| INFORMATION SUPPLIED |
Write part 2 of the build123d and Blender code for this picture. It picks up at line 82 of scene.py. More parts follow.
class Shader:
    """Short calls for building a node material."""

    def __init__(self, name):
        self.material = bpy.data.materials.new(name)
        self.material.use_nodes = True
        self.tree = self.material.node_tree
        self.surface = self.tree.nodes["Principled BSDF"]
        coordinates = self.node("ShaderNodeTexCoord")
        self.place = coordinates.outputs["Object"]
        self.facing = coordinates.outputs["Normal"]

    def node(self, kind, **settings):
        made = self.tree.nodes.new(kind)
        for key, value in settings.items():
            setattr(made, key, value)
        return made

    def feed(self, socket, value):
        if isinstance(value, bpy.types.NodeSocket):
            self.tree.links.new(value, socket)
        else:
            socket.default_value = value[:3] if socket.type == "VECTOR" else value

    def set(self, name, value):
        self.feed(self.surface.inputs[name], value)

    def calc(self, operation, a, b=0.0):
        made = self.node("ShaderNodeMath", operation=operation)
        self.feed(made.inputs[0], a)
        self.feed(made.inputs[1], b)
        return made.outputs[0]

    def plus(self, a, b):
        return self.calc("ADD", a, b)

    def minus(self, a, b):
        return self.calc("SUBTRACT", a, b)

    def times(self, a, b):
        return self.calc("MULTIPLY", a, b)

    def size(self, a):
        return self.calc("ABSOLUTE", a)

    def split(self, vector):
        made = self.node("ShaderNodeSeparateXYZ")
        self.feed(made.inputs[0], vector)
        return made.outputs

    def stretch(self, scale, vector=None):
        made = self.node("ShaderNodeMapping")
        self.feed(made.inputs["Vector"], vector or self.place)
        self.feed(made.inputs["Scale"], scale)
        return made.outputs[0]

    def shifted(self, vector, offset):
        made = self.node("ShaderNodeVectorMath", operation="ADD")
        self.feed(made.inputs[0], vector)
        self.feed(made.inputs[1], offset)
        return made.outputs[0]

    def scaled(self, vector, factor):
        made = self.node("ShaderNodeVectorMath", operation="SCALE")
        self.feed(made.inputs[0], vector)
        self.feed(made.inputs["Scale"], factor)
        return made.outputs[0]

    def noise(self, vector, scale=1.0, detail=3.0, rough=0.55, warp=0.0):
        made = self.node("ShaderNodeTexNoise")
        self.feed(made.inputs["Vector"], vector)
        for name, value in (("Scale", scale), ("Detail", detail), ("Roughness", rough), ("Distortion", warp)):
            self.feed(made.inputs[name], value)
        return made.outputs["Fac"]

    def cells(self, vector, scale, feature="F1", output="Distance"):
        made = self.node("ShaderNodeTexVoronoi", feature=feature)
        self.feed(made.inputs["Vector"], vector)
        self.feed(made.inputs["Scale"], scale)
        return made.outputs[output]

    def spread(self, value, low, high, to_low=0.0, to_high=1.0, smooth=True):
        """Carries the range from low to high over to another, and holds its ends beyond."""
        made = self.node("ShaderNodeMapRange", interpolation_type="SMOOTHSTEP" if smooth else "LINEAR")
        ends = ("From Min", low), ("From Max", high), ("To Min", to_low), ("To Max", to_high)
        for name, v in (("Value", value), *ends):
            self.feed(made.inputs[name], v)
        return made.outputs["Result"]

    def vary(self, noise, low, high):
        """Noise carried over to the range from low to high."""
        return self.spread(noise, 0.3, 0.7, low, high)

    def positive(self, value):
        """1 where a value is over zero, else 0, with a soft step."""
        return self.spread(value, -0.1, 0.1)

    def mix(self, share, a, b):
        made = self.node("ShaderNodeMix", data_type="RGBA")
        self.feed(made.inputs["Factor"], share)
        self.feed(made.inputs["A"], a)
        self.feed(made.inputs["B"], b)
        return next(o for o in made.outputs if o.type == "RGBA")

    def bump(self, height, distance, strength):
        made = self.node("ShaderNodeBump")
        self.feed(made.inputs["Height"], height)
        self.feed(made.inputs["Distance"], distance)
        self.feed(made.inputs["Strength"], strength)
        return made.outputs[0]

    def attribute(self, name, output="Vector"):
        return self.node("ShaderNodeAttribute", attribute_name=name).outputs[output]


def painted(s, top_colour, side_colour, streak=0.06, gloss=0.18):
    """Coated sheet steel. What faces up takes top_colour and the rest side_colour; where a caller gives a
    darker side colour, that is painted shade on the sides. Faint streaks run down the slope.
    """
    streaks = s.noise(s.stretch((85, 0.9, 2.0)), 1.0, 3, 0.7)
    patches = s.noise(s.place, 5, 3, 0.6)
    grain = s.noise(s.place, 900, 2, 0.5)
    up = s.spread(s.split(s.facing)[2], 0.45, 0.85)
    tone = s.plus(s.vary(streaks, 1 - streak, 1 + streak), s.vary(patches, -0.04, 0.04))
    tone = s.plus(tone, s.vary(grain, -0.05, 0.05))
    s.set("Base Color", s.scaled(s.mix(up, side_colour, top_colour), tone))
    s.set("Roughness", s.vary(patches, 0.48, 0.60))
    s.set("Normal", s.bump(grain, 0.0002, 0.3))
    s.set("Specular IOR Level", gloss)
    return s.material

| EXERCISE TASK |
Go back to the listing above and please repeat it exactly.

| EXPECTED OUTPUT |
Write part 2 of the build123d and Blender code for this picture. It picks up at line 82 of scene.py. More parts follow.
class Shader:
    """Short calls for building a node material."""

    def __init__(self, name):
        self.material = bpy.data.materials.new(name)
        self.material.use_nodes = True
        self.tree = self.material.node_tree
        self.surface = self.tree.nodes["Principled BSDF"]
        coordinates = self.node("ShaderNodeTexCoord")
        self.place = coordinates.outputs["Object"]
        self.facing = coordinates.outputs["Normal"]

    def node(self, kind, **settings):
        made = self.tree.nodes.new(kind)
        for key, value in settings.items():
            setattr(made, key, value)
        return made

    def feed(self, socket, value):
        if isinstance(value, bpy.types.NodeSocket):
            self.tree.links.new(value, socket)
        else:
            socket.default_value = value[:3] if socket.type == "VECTOR" else value

    def set(self, name, value):
        self.feed(self.surface.inputs[name], value)

    def calc(self, operation, a, b=0.0):
        made = self.node("ShaderNodeMath", operation=operation)
        self.feed(made.inputs[0], a)
        self.feed(made.inputs[1], b)
        return made.outputs[0]

    def plus(self, a, b):
        return self.calc("ADD", a, b)

    def minus(self, a, b):
        return self.calc("SUBTRACT", a, b)

    def times(self, a, b):
        return self.calc("MULTIPLY", a, b)

    def size(self, a):
        return self.calc("ABSOLUTE", a)

    def split(self, vector):
        made = self.node("ShaderNodeSeparateXYZ")
        self.feed(made.inputs[0], vector)
        return made.outputs

    def stretch(self, scale, vector=None):
        made = self.node("ShaderNodeMapping")
        self.feed(made.inputs["Vector"], vector or self.place)
        self.feed(made.inputs["Scale"], scale)
        return made.outputs[0]

    def shifted(self, vector, offset):
        made = self.node("ShaderNodeVectorMath", operation="ADD")
        self.feed(made.inputs[0], vector)
        self.feed(made.inputs[1], offset)
        return made.outputs[0]

    def scaled(self, vector, factor):
        made = self.node("ShaderNodeVectorMath", operation="SCALE")
        self.feed(made.inputs[0], vector)
        self.feed(made.inputs["Scale"], factor)
        return made.outputs[0]

    def noise(self, vector, scale=1.0, detail=3.0, rough=0.55, warp=0.0):
        made = self.node("ShaderNodeTexNoise")
        self.feed(made.inputs["Vector"], vector)
        for name, value in (("Scale", scale), ("Detail", detail), ("Roughness", rough), ("Distortion", warp)):
            self.feed(made.inputs[name], value)
        return made.outputs["Fac"]

    def cells(self, vector, scale, feature="F1", output="Distance"):
        made = self.node("ShaderNodeTexVoronoi", feature=feature)
        self.feed(made.inputs["Vector"], vector)
        self.feed(made.inputs["Scale"], scale)
        return made.outputs[output]

    def spread(self, value, low, high, to_low=0.0, to_high=1.0, smooth=True):
        """Carries the range from low to high over to another, and holds its ends beyond."""
        made = self.node("ShaderNodeMapRange", interpolation_type="SMOOTHSTEP" if smooth else "LINEAR")
        ends = ("From Min", low), ("From Max", high), ("To Min", to_low), ("To Max", to_high)
        for name, v in (("Value", value), *ends):
            self.feed(made.inputs[name], v)
        return made.outputs["Result"]

    def vary(self, noise, low, high):
        """Noise carried over to the range from low to high."""
        return self.spread(noise, 0.3, 0.7, low, high)

    def positive(self, value):
        """1 where a value is over zero, else 0, with a soft step."""
        return self.spread(value, -0.1, 0.1)

    def mix(self, share, a, b):
        made = self.node("ShaderNodeMix", data_type="RGBA")
        self.feed(made.inputs["Factor"], share)
        self.feed(made.inputs["A"], a)
        self.feed(made.inputs["B"], b)
        return next(o for o in made.outputs if o.type == "RGBA")

    def bump(self, height, distance, strength):
        made = self.node("ShaderNodeBump")
        self.feed(made.inputs["Height"], height)
        self.feed(made.inputs["Distance"], distance)
        self.feed(made.inputs["Strength"], strength)
        return made.outputs[0]

    def attribute(self, name, output="Vector"):
        return self.node("ShaderNodeAttribute", attribute_name=name).outputs[output]


def painted(s, top_colour, side_colour, streak=0.06, gloss=0.18):
    """Coated sheet steel. What faces up takes top_colour and the rest side_colour; where a caller gives a
    darker side colour, that is painted shade on the sides. Faint streaks run down the slope.
    """
    streaks = s.noise(s.stretch((85, 0.9, 2.0)), 1.0, 3, 0.7)
    patches = s.noise(s.place, 5, 3, 0.6)
    grain = s.noise(s.place, 900, 2, 0.5)
    up = s.spread(s.split(s.facing)[2], 0.45, 0.85)
    tone = s.plus(s.vary(streaks, 1 - streak, 1 + streak), s.vary(patches, -0.04, 0.04))
    tone = s.plus(tone, s.vary(grain, -0.05, 0.05))
    s.set("Base Color", s.scaled(s.mix(up, side_colour, top_colour), tone))
    s.set("Roughness", s.vary(patches, 0.48, 0.60))
    s.set("Normal", s.bump(grain, 0.0002, 0.3))
    s.set("Specular IOR Level", gloss)
    return s.material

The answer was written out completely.